Parar de fumar é como abrir a geladeira e
dar de cara com uma bandeja cheia de sobremesa de chocolate e
mentalmente imaginar que tudo aquilo não traz felicidade, mas o seu contrário,
a infelicidade, e que cada molécula de gordura presente naquela embalagem
marrom com líquido cremoso é um atentado moral a todas as pessoas que
agora mesmo sofrem de diabetes, incluindo minha mãe, claro, e meu tio também,
ambos diabéticos, todavia não fumantes.
De maneira que não podem entender o tamanho da euforia/ansiedade cada vez que olho pra janela da sala e projeto um "eu lírico" fumante escorado no parapeito.

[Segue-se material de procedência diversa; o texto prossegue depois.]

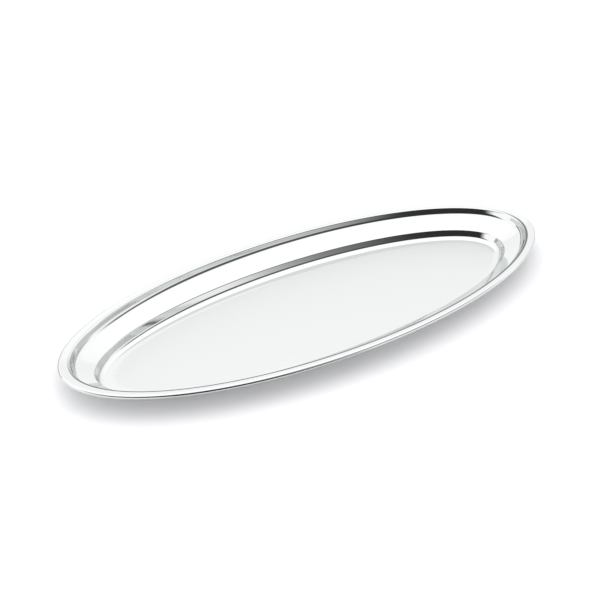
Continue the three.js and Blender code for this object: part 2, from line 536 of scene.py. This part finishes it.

De cigarro em punho, o holograma que sou eu vê curioso a vida passar lá em
baixo enquanto absorve com tranquilidade as cinco milhões de toxinas que, ao
cabo de uma jornada existencial dedicada ao tabaco, nos matam de uma hora pra outra.
Então é nesse instante que a projeção de mim mesmo fumando contente um cigarro fictício na janela de casa se
desfaz como a própria fumaça espiralada após circular brevemente pelo sistema respiratório. A felicidade auferida no gesto provisório assume aí contornos relativos. Bom, penso eu, isso vai logo passar, dentro de alguns
meses nem vou lembrar que o cigarro existe, será uma vida bacana, saudável, assim espero, e em seguida me encho
de dúvidas quanto à nossa capacidade de gerir desejos e administrar lacerações em áreas sensíveis do corpo, dores que se aninham nas
profundezas de alguma pasta arquivada no HD mais secreto da alma.
E no entanto vai embora, ligeiro como chegou, essa sensação de impotência diante da falta de governabilidade sobre a própria carne. Retorna o espírito
colonizador, aquele dos primeiros capitalistas, por meio do qual aprendemos a
dominar não somente desejos, mas gestos inoportunos, afastando, desse modo,
fantasmagorias como a que insiste em aparecer na janela erguendo um cigarrinho
à altura do rosto iluminado agora de fagulhas e pequenas bolhas salpicadas de cores
que ninguém conhece.
Parar
de fumar é igualmente parar de exercer um tipo de descomando de si, é eliminar do dia a dia a inconsequência, o matar-se gradualmente, a infecção progressiva, o afundar-se naquilo que não tem retorno, esquecer o que não traz nada de bom embora proporcione imenso prazer. É também, não resta dúvida, afastar uma dimensão erótica do cotidiano, considerando que alguns objetos erotizam o ambiente/pessoas e outros não.
Ou, por
outra, parar de fumar é passar a exercer uma inflexão inédita, forçosa, regulamentar, é isso e
não aquilo, diz uma voz interior, voz mandante. Então, se se quer de fato seguir
em frente com boa saúde, só nos resta acatar essa aporrinhação e dar um
abraço amistoso no que surge adiante, não sem antes procurar um substituto à altura para a exata ideia de
felicidade que o cigarro, objeto cheio de plenitude vazia, alimentava, mas
qual, qual, qual, eis a grande pergunta que nenhum ex-fumante ou fumante gosta de fazer.